Background Statement
Wild Connections promotes conserving habitat for native plants and animals, fostering clean streams and rivers, wildlands protection, and enjoying backcountry recreation in central Colorado.
Since 1995. volunteers have documented hundreds of thousands of acres of roadless lands, and as a result the Forest Service added 103,600 acres to its Colorado Roadless inventory and the BLM increased their Lands with Wilderness Characteristics inventory from 78,000 acres to 183,000 acres. Wild Connections leads campaigns for public participation in the BLM’s resource planning process and the Forest Service's travel management planning.
Habitat restoration projects demonstrate collaboration among organizations, volunteers, and the Forest Service to reclaim degraded wildlife areas.

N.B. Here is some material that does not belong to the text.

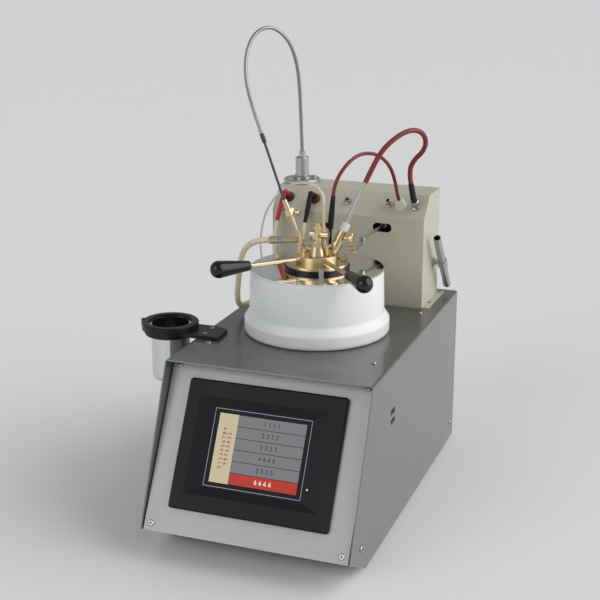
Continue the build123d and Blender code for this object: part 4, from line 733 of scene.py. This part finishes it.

Projects are in Trout Creek, Green Mountain, Geneva Basin, Farnum Peak, Selkirk Gulch, Packer Gulch, Badger Flats, Rock Creek, LaSalle Pass, Beaver Creek, N Tarryall Creek, and Sheep Creek. We are working with the Forest Service on a multi-year restoration project in Wildcat Canyon.
Guided hikes bring citizens into some of the wildest areas for a firsthand experience of solitude, wilderness values and wildlife encounters. The hikes encourage people to take action to protect these areas.
We envision a wildlands network of protected core areas that are connected by high quality wildlife habitat. The Wild Connections Conservation Plan (WCCP), a science-based conservation scenario, was created by citizens and incorporates roadless area inventory and biological data and input from regional workshops. The WCCP will be augmented by including climate refugia for wildlife and biodiversity as climatic conditions change.